On peut également noter la réussite d'André Lorgeré, président de l'EAG de 1920 à 1943. Maire de Guingamp (1904-1912), député radical des Côtes-du-Nord de 1928 à 1936, André Lorgeré est nommé sous-secrétaire d'État à l'Éducation physique le 30 janvier 1934. Une fonction éphémère pour cet homme puisque le gouvernement d'Édouard Daladier disparaîtra le 9 février 1934, suite à la démission du président du conseil.
Ces réussites institutionnelles ont sans doute été très utiles aux deux clubs pour nouer des relations et ainsi faciliter des transferts ou encore des décisions au sein des instances du football. Il n'est ainsi guère étonnant de voir que ces deux petites villes ont ainsi accueilli l'équipe de France : en 1995 et 2008 pour Auxerre, en 2009 pour Guingamp.

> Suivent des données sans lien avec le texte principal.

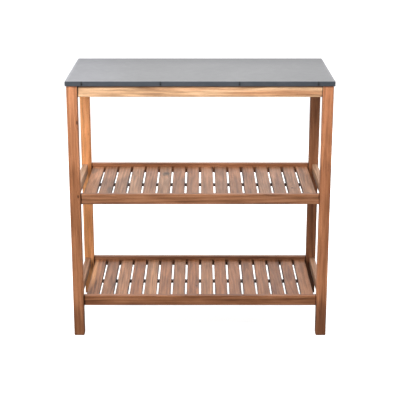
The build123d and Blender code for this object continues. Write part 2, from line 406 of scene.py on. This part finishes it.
def zinc():
    """Dull zinc-coated sheet with a soft spangle, scuffs and smears. Painted reflection makes the lips darker
    and bluer than the top, and the top lighter at its left end and darker at the back, with a painted
    highlight along the bends. Round the nails it is darkened with dirt and painted shade.
    """
    made, tree = new_material("zinc_sheet")
    own = add(tree, "TexCoord").outputs["Object"]
    spangle = add(tree, "TexVoronoi", {"Vector": own, "Scale": 70.0}, feature="SMOOTH_F1").outputs["Color"]
    grains = add(tree, "RGBToBW", {"Color": spangle}).outputs[0]
    patches = clouds(tree, own, 7.0, 3.0, 0.6)
    scuffs = clouds(tree, stretched(tree, own, (6.0, 60.0, 30.0)), 9.0, 4.0, 0.65)
    fine = clouds(tree, stretched(tree, own, (1.0, 12.0, 1.0)), 260.0, 2.0)
    level = maths(tree, "MULTIPLY_ADD", patches, 0.7, maths(tree, "MULTIPLY", grains, 0.18))
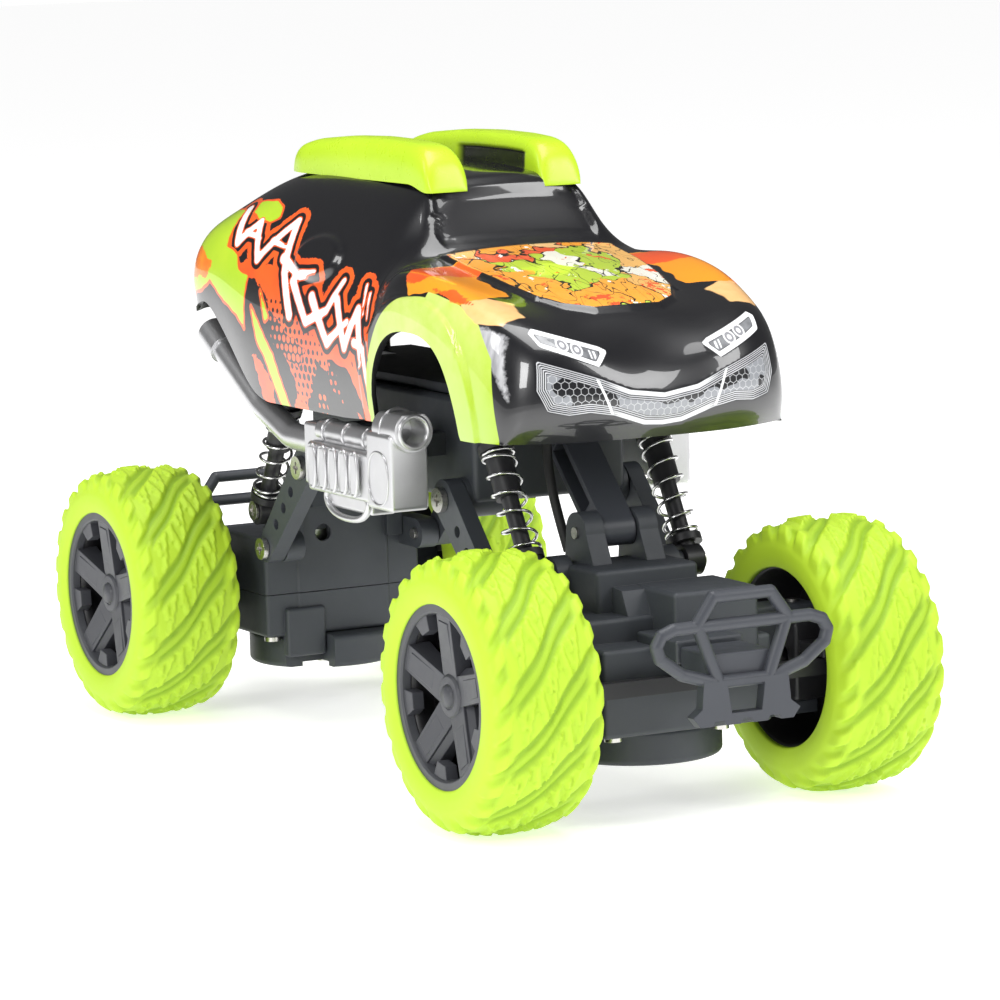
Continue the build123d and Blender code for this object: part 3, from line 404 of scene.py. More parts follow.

Pour finir, et cela fera office de conclusion, voici la liste des joueurs qui ont joué dans les deux camps.
Arnaud Gonzalez : Auxerre de 1997 à 2000 puis de 2001 à 2005, Guingamp de 2005 à 2006. Stéphane Carnot : Guingamp de 1991 à 1997 puis de 2000 à 2005, Auxerre de 1998 à 2000.
Stéphane Guivarc'h : Guingamp de 1991 à 1995 puis de 2001 à 2002, Auxerre de 1995 à 1996 puis de 1997 à 1998 et enfin, de 1999 à 2001.
Zbigniew Kaczmarek : Auxerre de 1990 à 1992, Guingamp de 1992 à 1994.
Steeven Langil : Auxerre de 2007 à 2013 (avec plusieurs prêts pendant cette période), Guingamp de 2013 à 2014.
Ronan Le Crom : Auxerre de 1998 à 2002, Guingamp de 2002 à 2004.
Lionel Mathis : Auxerre de 2000 à 2007, Guingamp de 2008 à aujourd'hui.
Didier Otokoré : Auxerre de 1987 à 1993 puis de 1995 à 1996, Guingamp de 1994 à 1995.
Andrzej Szarmach : Auxerre de 1980 à 1985, Guingamp de 1985 à 1987.
Abdelhafid Tasfaout : Auxerre de 1995 à 1997, Guingamp de 1997 à 2002.
Franco Vignola : Auxerre de 1986 à 1994, prêté à Guingamp lors de la saison 1992-93.
Lilian Nalis et Cédric Liabeuf sont passés par la réserve de l'AJA avant de jouer en pro à Guingamp.